DATA LINES.
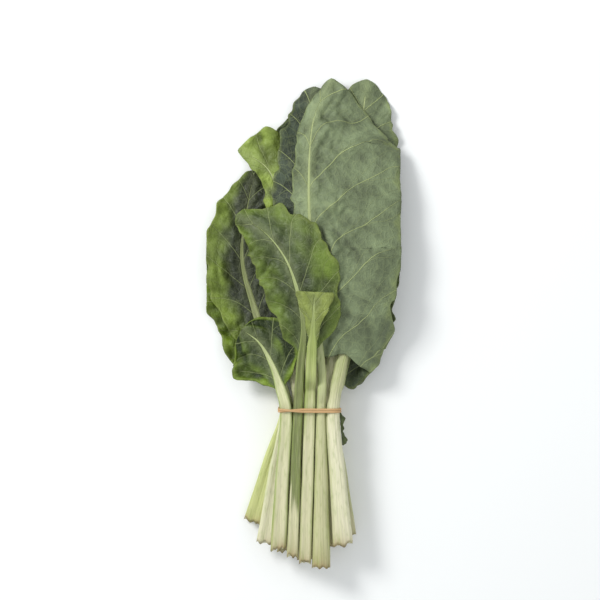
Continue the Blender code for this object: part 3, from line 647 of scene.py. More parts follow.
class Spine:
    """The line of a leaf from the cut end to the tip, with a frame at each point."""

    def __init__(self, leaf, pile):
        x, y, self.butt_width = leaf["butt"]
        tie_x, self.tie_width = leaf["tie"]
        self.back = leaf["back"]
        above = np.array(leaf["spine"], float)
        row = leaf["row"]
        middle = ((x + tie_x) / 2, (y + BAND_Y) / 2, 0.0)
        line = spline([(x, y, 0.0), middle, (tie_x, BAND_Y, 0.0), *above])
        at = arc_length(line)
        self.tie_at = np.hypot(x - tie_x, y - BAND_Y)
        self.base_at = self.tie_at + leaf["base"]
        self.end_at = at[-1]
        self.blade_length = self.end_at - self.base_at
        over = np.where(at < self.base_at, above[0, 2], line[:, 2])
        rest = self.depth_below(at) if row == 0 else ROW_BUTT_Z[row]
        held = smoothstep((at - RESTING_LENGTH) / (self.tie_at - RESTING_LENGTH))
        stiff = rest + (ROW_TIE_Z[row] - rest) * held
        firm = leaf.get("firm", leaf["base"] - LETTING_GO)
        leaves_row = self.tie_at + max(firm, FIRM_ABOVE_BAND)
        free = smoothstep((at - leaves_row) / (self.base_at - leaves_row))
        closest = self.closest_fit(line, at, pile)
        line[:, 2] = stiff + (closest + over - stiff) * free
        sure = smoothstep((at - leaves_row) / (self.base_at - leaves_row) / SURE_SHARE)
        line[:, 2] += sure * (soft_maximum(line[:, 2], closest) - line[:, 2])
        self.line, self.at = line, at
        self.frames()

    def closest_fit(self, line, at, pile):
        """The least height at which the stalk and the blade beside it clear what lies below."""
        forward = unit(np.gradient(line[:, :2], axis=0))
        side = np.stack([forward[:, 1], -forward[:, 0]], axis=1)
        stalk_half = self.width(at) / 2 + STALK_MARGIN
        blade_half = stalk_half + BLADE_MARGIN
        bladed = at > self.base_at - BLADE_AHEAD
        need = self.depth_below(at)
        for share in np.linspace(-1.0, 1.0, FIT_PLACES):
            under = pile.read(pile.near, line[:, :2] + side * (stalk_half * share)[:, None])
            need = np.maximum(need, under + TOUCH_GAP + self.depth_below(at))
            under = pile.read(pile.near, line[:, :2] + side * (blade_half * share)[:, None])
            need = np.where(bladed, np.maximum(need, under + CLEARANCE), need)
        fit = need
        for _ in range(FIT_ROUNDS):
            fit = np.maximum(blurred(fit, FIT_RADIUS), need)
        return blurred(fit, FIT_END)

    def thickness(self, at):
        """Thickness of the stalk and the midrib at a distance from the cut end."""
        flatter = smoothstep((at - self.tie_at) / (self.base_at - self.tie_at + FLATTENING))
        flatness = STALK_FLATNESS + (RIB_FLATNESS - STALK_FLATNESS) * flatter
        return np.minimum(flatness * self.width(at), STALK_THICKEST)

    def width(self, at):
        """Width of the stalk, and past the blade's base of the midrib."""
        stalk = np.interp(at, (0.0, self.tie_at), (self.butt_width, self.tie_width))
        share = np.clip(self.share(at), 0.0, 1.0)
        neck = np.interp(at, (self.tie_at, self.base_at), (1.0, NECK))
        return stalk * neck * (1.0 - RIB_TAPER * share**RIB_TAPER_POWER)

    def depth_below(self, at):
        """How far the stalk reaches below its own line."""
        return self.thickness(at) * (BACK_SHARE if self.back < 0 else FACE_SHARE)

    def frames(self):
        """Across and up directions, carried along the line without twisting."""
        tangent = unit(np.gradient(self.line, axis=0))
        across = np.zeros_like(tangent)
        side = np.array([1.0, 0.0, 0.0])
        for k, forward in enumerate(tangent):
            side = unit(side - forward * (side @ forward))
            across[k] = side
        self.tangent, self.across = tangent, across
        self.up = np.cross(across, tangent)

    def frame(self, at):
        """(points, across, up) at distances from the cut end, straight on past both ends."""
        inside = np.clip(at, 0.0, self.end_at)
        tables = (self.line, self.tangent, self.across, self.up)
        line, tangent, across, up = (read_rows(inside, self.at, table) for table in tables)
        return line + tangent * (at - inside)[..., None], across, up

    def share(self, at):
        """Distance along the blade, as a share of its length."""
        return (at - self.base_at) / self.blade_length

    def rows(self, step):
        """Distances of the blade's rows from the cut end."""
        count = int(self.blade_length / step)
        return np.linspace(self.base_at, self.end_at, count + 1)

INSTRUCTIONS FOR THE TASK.
Make an exact copy of the material above.

WRITTEN RESPONSE.
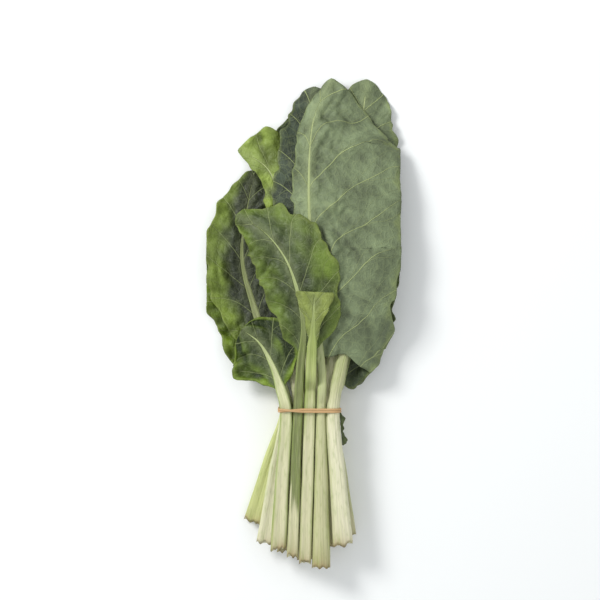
Continue the Blender code for this object: part 3, from line 647 of scene.py. More parts follow.
class Spine:
    """The line of a leaf from the cut end to the tip, with a frame at each point."""

    def __init__(self, leaf, pile):
        x, y, self.butt_width = leaf["butt"]
        tie_x, self.tie_width = leaf["tie"]
        self.back = leaf["back"]
        above = np.array(leaf["spine"], float)
        row = leaf["row"]
        middle = ((x + tie_x) / 2, (y + BAND_Y) / 2, 0.0)
        line = spline([(x, y, 0.0), middle, (tie_x, BAND_Y, 0.0), *above])
        at = arc_length(line)
        self.tie_at = np.hypot(x - tie_x, y - BAND_Y)
        self.base_at = self.tie_at + leaf["base"]
        self.end_at = at[-1]
        self.blade_length = self.end_at - self.base_at
        over = np.where(at < self.base_at, above[0, 2], line[:, 2])
        rest = self.depth_below(at) if row == 0 else ROW_BUTT_Z[row]
        held = smoothstep((at - RESTING_LENGTH) / (self.tie_at - RESTING_LENGTH))
        stiff = rest + (ROW_TIE_Z[row] - rest) * held
        firm = leaf.get("firm", leaf["base"] - LETTING_GO)
        leaves_row = self.tie_at + max(firm, FIRM_ABOVE_BAND)
        free = smoothstep((at - leaves_row) / (self.base_at - leaves_row))
        closest = self.closest_fit(line, at, pile)
        line[:, 2] = stiff + (closest + over - stiff) * free
        sure = smoothstep((at - leaves_row) / (self.base_at - leaves_row) / SURE_SHARE)
        line[:, 2] += sure * (soft_maximum(line[:, 2], closest) - line[:, 2])
        self.line, self.at = line, at
        self.frames()

    def closest_fit(self, line, at, pile):
        """The least height at which the stalk and the blade beside it clear what lies below."""
        forward = unit(np.gradient(line[:, :2], axis=0))
        side = np.stack([forward[:, 1], -forward[:, 0]], axis=1)
        stalk_half = self.width(at) / 2 + STALK_MARGIN
        blade_half = stalk_half + BLADE_MARGIN
        bladed = at > self.base_at - BLADE_AHEAD
        need = self.depth_below(at)
        for share in np.linspace(-1.0, 1.0, FIT_PLACES):
            under = pile.read(pile.near, line[:, :2] + side * (stalk_half * share)[:, None])
            need = np.maximum(need, under + TOUCH_GAP + self.depth_below(at))
            under = pile.read(pile.near, line[:, :2] + side * (blade_half * share)[:, None])
            need = np.where(bladed, np.maximum(need, under + CLEARANCE), need)
        fit = need
        for _ in range(FIT_ROUNDS):
            fit = np.maximum(blurred(fit, FIT_RADIUS), need)
        return blurred(fit, FIT_END)

    def thickness(self, at):
        """Thickness of the stalk and the midrib at a distance from the cut end."""
        flatter = smoothstep((at - self.tie_at) / (self.base_at - self.tie_at + FLATTENING))
        flatness = STALK_FLATNESS + (RIB_FLATNESS - STALK_FLATNESS) * flatter
        return np.minimum(flatness * self.width(at), STALK_THICKEST)

    def width(self, at):
        """Width of the stalk, and past the blade's base of the midrib."""
        stalk = np.interp(at, (0.0, self.tie_at), (self.butt_width, self.tie_width))
        share = np.clip(self.share(at), 0.0, 1.0)
        neck = np.interp(at, (self.tie_at, self.base_at), (1.0, NECK))
        return stalk * neck * (1.0 - RIB_TAPER * share**RIB_TAPER_POWER)

    def depth_below(self, at):
        """How far the stalk reaches below its own line."""
        return self.thickness(at) * (BACK_SHARE if self.back < 0 else FACE_SHARE)

    def frames(self):
        """Across and up directions, carried along the line without twisting."""
        tangent = unit(np.gradient(self.line, axis=0))
        across = np.zeros_like(tangent)
        side = np.array([1.0, 0.0, 0.0])
        for k, forward in enumerate(tangent):
            side = unit(side - forward * (side @ forward))
            across[k] = side
        self.tangent, self.across = tangent, across
        self.up = np.cross(across, tangent)

    def frame(self, at):
        """(points, across, up) at distances from the cut end, straight on past both ends."""
        inside = np.clip(at, 0.0, self.end_at)
        tables = (self.line, self.tangent, self.across, self.up)
        line, tangent, across, up = (read_rows(inside, self.at, table) for table in tables)
        return line + tangent * (at - inside)[..., None], across, up

    def share(self, at):
        """Distance along the blade, as a share of its length."""
        return (at - self.base_at) / self.blade_length

    def rows(self, step):
        """Distances of the blade's rows from the cut end."""
        count = int(self.blade_length / step)
        return np.linspace(self.base_at, self.end_at, count + 1)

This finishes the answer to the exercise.